For the last month I have struggled with truth. Specifically, what truth will God reveal to the community of believers. A review for the book “Paradigms on Pilgrimage ” triggered this internal debate. Among other things the reviewer states:

"Let us assume God did use evolution to create the world. Why does he allow so many Christians to think he didn't?"

This question, and its generalization struck a nerve in my psyche. Christian friends whose walk I trust are on both sides of the evolution issue. Is one side or the other in disobedience to God on this topic? I don’t think so—but then I must face the logical conclusion—that God knows what He did and He chooses to not reveal this truth in general to His Church.
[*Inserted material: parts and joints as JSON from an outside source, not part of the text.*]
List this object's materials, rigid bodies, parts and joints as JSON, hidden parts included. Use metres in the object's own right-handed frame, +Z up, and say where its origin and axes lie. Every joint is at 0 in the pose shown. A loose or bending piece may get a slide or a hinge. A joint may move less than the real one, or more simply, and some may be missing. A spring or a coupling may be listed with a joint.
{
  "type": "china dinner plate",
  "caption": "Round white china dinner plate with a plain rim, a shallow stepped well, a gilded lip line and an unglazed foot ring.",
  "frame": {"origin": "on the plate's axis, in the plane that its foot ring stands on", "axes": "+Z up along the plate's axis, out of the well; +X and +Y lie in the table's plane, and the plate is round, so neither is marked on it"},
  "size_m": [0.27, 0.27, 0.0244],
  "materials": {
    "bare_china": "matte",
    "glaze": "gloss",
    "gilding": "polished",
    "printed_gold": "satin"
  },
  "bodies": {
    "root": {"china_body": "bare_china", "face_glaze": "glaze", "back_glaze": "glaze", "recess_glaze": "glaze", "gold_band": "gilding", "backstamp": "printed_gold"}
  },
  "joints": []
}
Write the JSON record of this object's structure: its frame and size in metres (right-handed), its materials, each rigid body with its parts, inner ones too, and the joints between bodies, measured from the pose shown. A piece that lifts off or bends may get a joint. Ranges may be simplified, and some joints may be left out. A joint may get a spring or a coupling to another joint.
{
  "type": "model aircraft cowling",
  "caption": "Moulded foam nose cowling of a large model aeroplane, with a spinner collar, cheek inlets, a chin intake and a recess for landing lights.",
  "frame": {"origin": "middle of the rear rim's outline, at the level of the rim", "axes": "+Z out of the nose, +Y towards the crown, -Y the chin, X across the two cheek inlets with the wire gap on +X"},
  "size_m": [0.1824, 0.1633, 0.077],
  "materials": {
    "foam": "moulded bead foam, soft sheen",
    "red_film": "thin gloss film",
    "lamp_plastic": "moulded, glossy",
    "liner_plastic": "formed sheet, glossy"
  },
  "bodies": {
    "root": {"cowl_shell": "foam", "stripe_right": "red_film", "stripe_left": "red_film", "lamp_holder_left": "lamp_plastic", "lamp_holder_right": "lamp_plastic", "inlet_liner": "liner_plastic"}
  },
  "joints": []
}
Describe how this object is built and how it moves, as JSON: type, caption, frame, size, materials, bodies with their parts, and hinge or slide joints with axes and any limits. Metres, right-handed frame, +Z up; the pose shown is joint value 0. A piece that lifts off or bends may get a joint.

This debate, and others like it are repetitions of earlier controversies. Forty years ago believers fought about rock music, five hundred years ago believers argued about whether the sun moved around the earth or vice versa, nineteen hundred years ago there was dissension on whether the new Gentile converts should be subject to circumcision, and other aspects of Mosaic law.

This first century debate, chronicled in Acts 15 included elders of the Jerusalem church, the apostles Peter, Paul, and James; Barnabas, the prophets Barsabbas and Silas, as well as a group of believers that were Pharisees. This account makes a couple of things clear:

· There was a respected group of believers involved—the leadership of the Church

· There was much debate on the subject

· They respectfully listened to evidence (e.g. Paul and Silas relating God’s signs and wonders among the Gentiles)

· God did not supernaturally reveal the answer

In the end they adopted a position, validated by the Holy Spirit:

"For it has seemed good to the Holy Spirit and to us to lay on you no greater burden than these requirements: that you abstain from what has been sacrificed to idols, and from blood, and from what has been strangled, and from sexual immorality.”

The writer of Hebrews refers to this period as “the time of reformation.” [chap 9:10] It was the beginning of a new covenant where some regulations imposed by God were cancelled. Some sins became not sin. But the transition in community was gradual. Even Paul, no enemy of the absolute, writes in Romans: “Each one should be fully convinced in his own mind” and “For whatever does not proceed from faith is sin.”

But this was not the end of it. Paul in Romans 15, 1 Cor 8, and Colossians 2 makes it clear that the final solution is that no thing is unclean in itself, and that idols have no impact on the true suitability of food. The statement adopted by the group in Jerusalem was transitional—eventually almost all Christians accepted Paul's later position on the matter, and today most of these issues seem quaint.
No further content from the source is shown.